In the Face of Local Resistance, Can Virginia Meet Its Solar Goals?

by James A. Bacon

Virginia needs to build dozens of square miles of solar panels if there is any hope of reaching the goal of a zero-carbon electric grid by 2045 in Dominion Energy territory and 2050 across the state. The General Assembly can compel the state’s electric utilities to purchase the solar power but it can’t compel anyone to develop the solar farms, especially if local governments are opposed.

Numerous solar projects have been approved — including, most recently, $400 million in a 280-megawatt in Pulaski County, so there’s no question that solar will be a big part of Virginia’s energy future. But are enough projects getting approved?

The odds are looking slim for a $200 million, 149-megawatt proposal by North Carolina-based Strata Solar in Culpeper County. County staff had expressed concerns about the proposed 1,700-acre Maroon Solar power plant, and yesterday the planning commission unanimously recommended denial of the plan, reports the Culpeper Star-Exponent.

Planning Commission member Cindy Thornhill let the Strata developers have it, saying they were in the sales business and trying to satisfy its customer, Dominion, in assisting it in meeting renewable energy goals to receive federal tax credits.

“There are too many what-ifs and too many assumptions. We want protection up front,” she said. “This is our community— it makes us very cautious.”

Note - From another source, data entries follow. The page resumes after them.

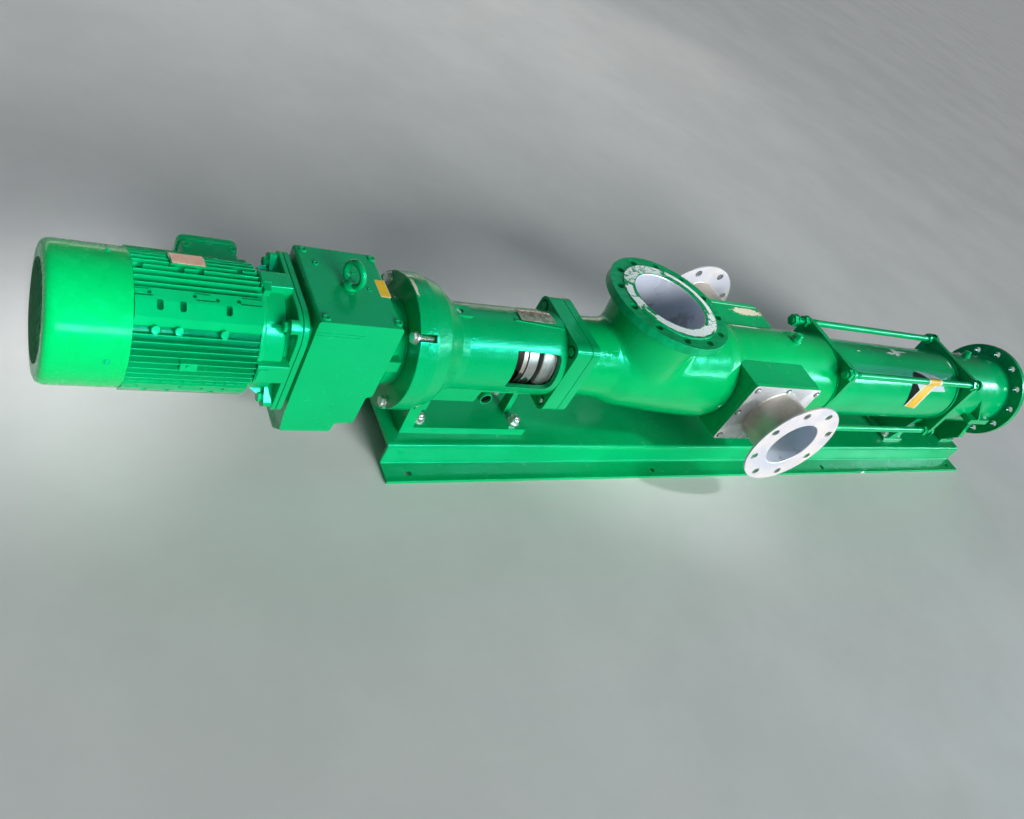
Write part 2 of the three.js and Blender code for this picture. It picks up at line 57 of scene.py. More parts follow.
# Driving sizes, the same as in the part's source. A name that ends in _R, _BORE or _HALF is half a width.
BASE_X0, BASE_X1, BASE_TOP, FLOOR = -640, 1828, -222, -290
BASE_HALF, BASE_FOOT_HALF, BASE_SHEET = 110, 167, 8
COWL_X0, COWL_X1, COWL_R = -1361, -1227, 126.5
MOTOR_X1, MOTOR_CORE_R, FIN_R = -1008, 114, 127.5
SHIELD_X1, PLATE_X1, ADAPTER_X1 = -947, -937, -925
PLATE_HALF, LUG_R = 116, 139
GEAR_X0, GEAR_X1, GEAR_HALF, GEAR_TOP = -918, -742, 113, 130
OUT_FLANGE_X0, OUT_FLANGE_X1, OUT_FLANGE_R, OUT_BOLT_R = -696, -675, 150, 132.5
LANTERN_X1, SEAL_X1, DRIVE_FLANGE_X1, SEAL_HALF = -280, -234, -210, 104
CASING_X1, TUBE_R, TUBE_BORE = 730, 126.5, 114
INLET_FACE, FLANGE_R, FLANGE_BORE, FLANGE_THICK, FLANGE_PCD_R, FACE_R = 205, 170, 100, 26, 147.5, 134
PORT_X, PORT_FACE, PORT_FLANGE_R, PORT_FLANGE_THICK, PORT_PCD_R, PORT_BORE = 422, 290, 142.5, 6, 120, 77
PORT_PLATE_X0, PORT_PLATE_X1, PORT_PLATE_Z, PORT_PLATE_FACE, PORT_PLATE_THICK = 278, 550, 103, 178, 14
END_PLATE_X0, END_PLATE_X1, STATOR_X1, STATOR_PLATE_X1, END_HALF = 730, 752, 1430, 1452, 130
STATOR_R, ROD_AT, TIE_R = 120, 115, 11
OUTLET_R, DISCHARGE_X0, DISCHARGE_X1 = 124, 1769, 1795
HOLE_R = 11

# Places and sizes that more than one piece needs.
QUARTERS = (45, 135, 225, 315)
EYE_X, VENT_X, GAUGE_X = -828, 565, 1575
SPOUT_AT = (-418, -104)
SHAFT_BORE_R, SHAFT_FIT_R = 30.4, 30.6
PORT_PLATE_BACK = PORT_PLATE_FACE - PORT_PLATE_THICK
PORT_NECK_R, PORT_SCREWS_X = 84, 418
PAD_TOP = BASE_TOP + 10


def place(x, y=0, z=0):
    return ORIGIN + Vector((x, y, z)) * MM


def polar(radius, degrees):
    """y and z of a point about the pump axis."""
    angle = math.radians(degrees)
    return -radius * math.cos(angle), radius * math.sin(angle)


# Shapes. A form is a bmesh in millimetres.


def rounded(points, steps=4):
    """Corners given as (u, v, radius) become arcs; those given as (u, v) stay sharp."""
    made = []
    count = len(points)
    for i, point in enumerate(points):
        corner = Vector(point[:2])
        radius = point[2] if len(point) > 2 else 0
        before = Vector(points[i - 1][:2]) - corner
        after = Vector(points[(i + 1) % count][:2]) - corner
        if radius <= 0 or before.length < 1e-6 or after.length < 1e-6:
            made.append(corner)
            continue
        half_angle = before.angle(after) / 2
        reach = min(radius / math.tan(half_angle), before.length * 0.49, after.length * 0.49)
        start = corner + before.normalized() * reach
        end = corner + after.normalized() * reach
        for step in range(steps + 1):
            t = step / steps
            made.append(start * (1 - t) ** 2 + corner * (2 * t * (1 - t)) + end * t * t)
    return made


def spread(axis, along, u, v):
    """A point from its place along an axis and the two places across it."""
    return {"X": (along, u, v), "Y": (u, along, v), "Z": (u, v, along)}[axis]


def bridge(form, one, two, shift=0):
    """Faces between two loops of as many corners; shift turns the second against the first."""
    count = len(one)
    for k in range(count):
        n = (k + 1) % count
        form.faces.new((one[k], one[n], two[(n + shift) % count], two[(k + shift) % count]))


def closed(form):
    bmesh.ops.recalc_face_normals(form, faces=form.faces)
    return form


def prism(outline, low, high, axis="X", steps=4):
    """An outline drawn across an axis (y, z on X; x, z on Y; x, y on Z), stretched along it."""
    form = bmesh.new()
    flat = rounded(outline, steps)
    bottom = [form.verts.new(spread(axis, low, u, v)) for u, v in flat]
    top = [form.verts.new(spread(axis, high, u, v)) for u, v in flat]
    form.faces.new(bottom)
    form.faces.new(top)
    bridge(form, bottom, top)
    return closed(form)


def rectangle(u0, u1, v0, v1, radius=0):
    return [(u0, v0, radius), (u1, v0, radius), (u1, v1, radius), (u0, v1, radius)]


def block(x0, x1, y0, y1, z0, z1, radius=0):
    return prism(rectangle(x0, x1, y0, y1, radius), z0, z1, "Z")


def lathe(profile, segments=96, axis="X", centre=(0, 0)):
    """A round body from pairs of place along the axis and radius; pairs off the axis close on themselves."""
    form = bmesh.new()
    rings = []
    flat = rounded(profile, 5)
    for along, radius in flat:
        spots = 1 if radius < 1e-6 else segments
        ring = []
        for k in range(spots):
            angle = 2 * math.pi * k / segments
            u = centre[0] + radius * math.cos(angle)
            v = centre[1] + radius * math.sin(angle)
            ring.append(form.verts.new(spread(axis, along, u, v)))
        rings.append(ring)
    pairs = list(zip(rings, rings[1:]))
    if len(rings[0]) > 1:
        pairs.append((rings[-1], rings[0]))
    for one, two in pairs:
        if len(one) == len(two):
            bridge(form, one, two)
            continue
        for k in range(segments):
            n = (k + 1) % segments
            form.faces.new((one[0], two[n], two[k]) if len(one) == 1 else (one[k], one[n], two[0]))
    return closed(form)


def annulus(low, high, inner, outer, segments=96, axis="X", centre=(0, 0), soft=0):
    """A washer or pipe or, with no inner radius, a disc; soft rounds its outer edges."""
    profile = [(low, inner), (low, outer, soft), (high, outer, soft), (high, inner)]
    return lathe(profile, segments, axis, centre)


def rod(low, high, radius, axis="X", centre=(0, 0), segments=48):
    return annulus(low, high, 0, radius, segments, axis, centre)


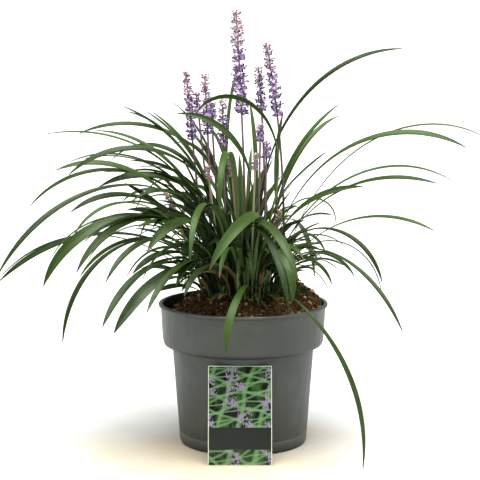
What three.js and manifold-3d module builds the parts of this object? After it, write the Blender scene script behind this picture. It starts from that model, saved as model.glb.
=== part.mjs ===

Meanwhile the Frederick County Board of Supervisor denied yesterday a conditional-use permit for utility-scale solar in a 6 to 1 vote, according to the Winchester Star. Leesburg-based Blue Ridge Energy Holdings had proposed a solar farm on a 320-acre site. Supervisors had approved two solar facilities, but were reluctant to give the OK for a third without having seen the impact of the first two.

“The comprehensive plan says the use of this land should be aimed primarily at maintaining agricultural use,” said Supervisor J. Douglas McCarthy. “This company is neither a farmer of the land in our community, [and] they are not intending to farm the land. They don’t know who is going to own this in the first place. So the first hurdle for me is, in this case, we are not helping a local farmer maintain their land. This is a purely commercial enterprise that they are asking for.”

As of mid-February, Augusta County had rejected 1,000-acre and 560-acre projects, Rockingham County had spurned a 355-acre proposal, and Shenandoah County had turned down a 200-acre project.

Every rejection hurts. There are a finite number of potential sites. Utility-scale solar farms must be located near transmission lines, and developers must be able to find enough contiguous parcels on flat terrain to accommodate hundreds of rows of solar panels. Identifying new sites and assembling the land takes time. Obtaining local regulatory approval takes even more time.

Will Virginia be able to meet its solar agenda on the schedule mandated by the General Assembly? It’s looking iffy right now.